Il existe plusieurs comptabilités des déchets radioactifs. Il y a les déchets produits à ce jour, les déchets engagés ainsi que les déchets prévisibles. Les prévisions de volumes de déchets reposent alors sur la définition de différents scénarios (durée de vie des réacteurs, taux de combustion, pertes au cours du traitement…) que les différents acteurs du débat utilisent selon leurs propres modalités.
Par ailleurs, un point particulier est souvent mis en avant au cours du débat : il s’agit de la prise en compte du conditionnement des déchets dans les volumes indiqués. On peut ainsi distinguer plusieurs volumes : le déchet en lui-même, le colis de déchet avec sa matrice, le colis de déchet conditionné et jusqu’au colis de stockage (dans ce cadre) qui comprend éventuellement un sur-conteneur. Ces différentes définitions alimentent une certaine confusion dans le débat où chacun des acteurs emploie la définition qu’il estime la plus pertinente.
Les déchets de faible et moyenne activité ou à vie courte sont principalement stockés dans des centres de surface (ou en subsurface). Les débats portent essentiellement sur la sûreté de ces centres à court et long terme, sur la possibilité de contamination radioactive issue des déchets stockés.
Concernant les déchets à vie longue, les principales problématiques débattues reposent sur les modalités de gestion des déchets, la sûreté à long terme des différents modes de gestion et le financement.

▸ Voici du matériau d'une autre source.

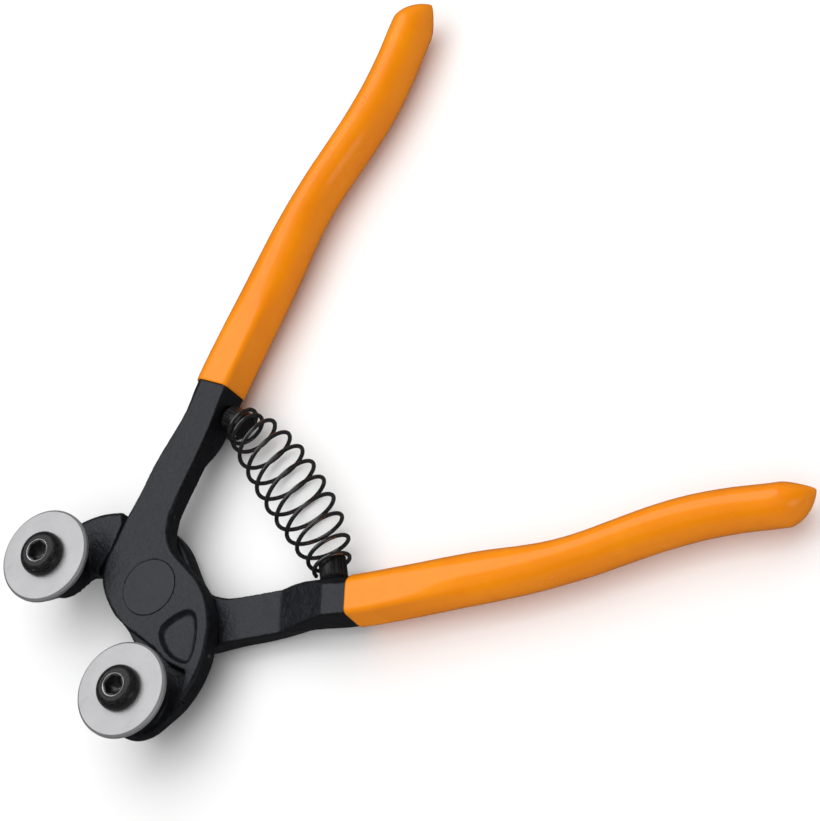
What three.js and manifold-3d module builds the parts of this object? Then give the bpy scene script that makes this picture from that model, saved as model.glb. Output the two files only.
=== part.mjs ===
// Wheeled glass nippers: two forged levers that cross on a flush rivet, a round carbide wheel
// screwed to each jaw, a barrel spring held on two studs, and dipped grips on the handles.
// Millimetres. The tool lies on its back: XY is the tool plane, +Y points to the jaws, +Z is the
// side with the screw heads. The origin is on the rivet's axis, at the levers' back face.
import * as THREE from 'three';
import { mergeVertices } from 'three/addons/utils/BufferGeometryUtils.js';
import Module from 'manifold-3d';

const wasm = await Module();
wasm.setup();

// ---- Driving dimensions ----
const THICKNESS = 10.5;                 // of the two lapped levers, and of each arm
const MID = THICKNESS / 2;
const GAP = 0.3;                        // left between pieces that touch
const LAP_FRONT = MID + GAP / 2;        // the front lever's lap face

const WHEEL_REACH = 26;                 // from the rivet's axis to a wheel's axis
const WHEEL_HALF_ANGLE = THREE.MathUtils.degToRad(53.4);   // with the tool sprung open
const WHEEL_X = WHEEL_REACH * Math.sin(WHEEL_HALF_ANGLE);
const WHEEL_Y = WHEEL_REACH * Math.cos(WHEEL_HALF_ANGLE);
const WHEEL_R = 11;
const WHEEL_THICK = 6;
const WHEEL_RIM = 0.8;                  // height of the ground cylindrical rim
const WHEEL_CHAMFER = 0.5;
const WHEEL_HUB_R = 7.4;                // where the back bevel ends
const BORE_R = 3.3;
const SEAT_Z = THICKNESS;               // both wheels sit at the front face's level
const WHEEL_BACK = SEAT_Z + GAP;
const WHEEL_FRONT = WHEEL_BACK + WHEEL_THICK;

const SCREW_R = 3;
const SCREW_HEAD_R = 5.25;
const SCREW_HEAD_H = 2.7;
const SCREW_CROWN_R = 3.1;              // flat top of the head, around the socket
const SCREW_HEAD_EDGE = 0.35;
const SOCKET_FLATS = 4;
const SOCKET_DEPTH = 2.2;

const SHOULDER_Z = 7.75;                // the jaw's face around the raised wheel seat
const SEAT_R = 6.5;
const PAD_R = 8.6;                      // the jaw's rounded end
const PLATE_CHAMFER = 0.6;
const REAR_JAW_CHAMFER = 0.9;
const REAR_PAD_BACK = 5.7;              // the rear jaw's back face at its end

const RECESS_DEPTH = 1.1;
const RECESS_DRAFT = 0.9;               // width of its sloping wall

const RIVET_R = 4.5;
const RIVET_HEAD_R = 6.4;
const RIVET_HEAD_H = 1.6;

const STUD_R = 3.1;
const STUD_LENGTH = 6.6;
const STUD_FOOT = 0.8;                  // keeps the stud's body off the sloping arm
const STUD_TIP_ROUND = 0.8;
const STUD_PIN_R = 2;
const STUD_PIN_LENGTH = 2.6;
const STUD_BASE = new THREE.Vector2(26.8, -35);
const STUD_TILT = THREE.MathUtils.degToRad(24);            // below the X axis

const WIRE_R = 0.48;
const SPRING_TURNS = 11;
const FRONT_CLOSED = { turns: 2, share: 0.09 };            // share of the spring's length
const REAR_CLOSED = { turns: 1, share: 0.055 };
const SPRING_END_R = 4.2;               // of the wire's centre line
const SPRING_MID_R = 7.05;
const SPRING_END_X = 23.6;
const SPRING_Y = -38.4;
const SPRING_BOW = 2;
const SPRING_LEAN_ACROSS = -0.08;       // how far the open turns lean along X
const SPRING_LEAN_RISE = -0.17;
const SWELL_START = 0.8;                // share of the closed turns that stays on the stud
const SWELL_POWER = 0.55;
const STEPS_PER_TURN = 14;

const GRIP_WALL = 1.1;
const TANG_CLEAR = 0.35;
const CAVITY_SPARE = 0.7;               // left in the grip beyond the tang's end
const TANG_ROOT = 2;                    // how far the tang runs into the arm

// ---- Booleans ----
function solid(geometry) {
  const plain = geometry.clone();
  plain.deleteAttribute('normal');
  plain.deleteAttribute('uv');
  const merged = mergeVertices(plain, 1e-5);
  return new wasm.Manifold(new wasm.Mesh({
    numProp: 3,
    vertProperties: new Float32Array(merged.attributes.position.array),
    triVerts: new Uint32Array(merged.index.array),
  }));
}

function geometryOf(body) {
  const mesh = body.getMesh();
  const geometry = new THREE.BufferGeometry();
  geometry.setAttribute('position', new THREE.BufferAttribute(mesh.vertProperties, 3));
  geometry.setIndex(new THREE.BufferAttribute(mesh.triVerts, 1));
  geometry.computeVertexNormals();
  return geometry;
}

// A closed outline raised between two heights, with its edges chamfered where asked.
function prism(shape, low, high, chamfer = 0, curveSegments = 6) {
  const geometry = new THREE.ExtrudeGeometry(shape, {
    depth: high - low - 2 * chamfer,
    bevelEnabled: chamfer > 0,
    bevelThickness: chamfer,
    bevelSize: chamfer,
    bevelOffset: -chamfer,
    bevelSegments: 1,
    curveSegments,
  });
  return solid(geometry.translate(0, 0, low + chamfer));
}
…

Les différentes modalités de gestion de long terme identifiées en 2006 comprennent :
En 2006, plusieurs pays ont décidé de la construction d’un centre de stockage en couche géologique profonde, tandis que d’autres poursuivent leurs études sur le sujet. Cette modalité de gestion amène à des oppositions locales, ainsi qu’à une opposition générale.
L'opposition locale est initiée par le syndrome « pas dans mon jardin » (Not In My Back Yard). Cette tendance est notamment illustrée par les résultats d'un sondage réalisé par Ifop pour Les Verts en septembre 2005 : « L’opposition massive à une telle initiative (la présence d’un centre d’enfouissement des déchets nucléaires dans leur commune ou dans une commune proche) traduit la forte prégnance du précepte « not in my backyard » qui traverse l’ensemble des catégories de la population ». Dans une seconde phase, cette opposition rejoint une opposition plus large. Au niveau politique, l’ensemble des bénéficiaires du centre de stockage (le pays par exemple) assure une redistribution préférentielle vers le lieu du stockage : ce sont les politiques d’accompagnement (économique, enseignement, scientifique). Ces politiques d’accompagnement sont parfois qualifiées de corruptives par les opposants au stockage géologique.
La structuration des oppositions locales en réseaux rejoint l’opposition générale (notamment des organisations anti-nucléaires nationales ou internationales) au sein d’une opposition de principe. À ce niveau, le débat s’appuie principalement sur la confrontation d’avis d’experts. C’est essentiellement un débat technique concernant les hypothèses et méthodologies de modélisation en lien avec les connaissances scientifiques, ainsi que l’évaluation du coût du stockage et son financement. Ce débat est ensuite instrumentalisé à destination de l’opinion publique, avec l’utilisation d’une vulgarisation des argumentations et une symbolique importante :
Enfin, il existe une distinction, parfois floue parfois marquée, entre les opposants au stockage géologique qui soutiennent de façon générale l’utilisation de l’énergie nucléaire (avec un mode de gestion des déchets à vie longue différent) et les opposants à l’énergie nucléaire qui s’opposent au principe du stockage géologique en tant que part du cycle du combustible nucléaire.
Deux principaux thèmes font débat au sein de la problématique économique liée à la gestion des déchets : l’évaluation du coût de la gestion des déchets (et sa prise en compte dans le coût de l’électricité nucléaire) et le financement pérenne de ce coût. Par ailleurs, les termes du débat sont relativement différents selon les catégories de déchet impliquées. En France, le financement de la gestion des déchets à vie longue devrait être supervisé par une commission créée suite à la loi du 28 juin 2006.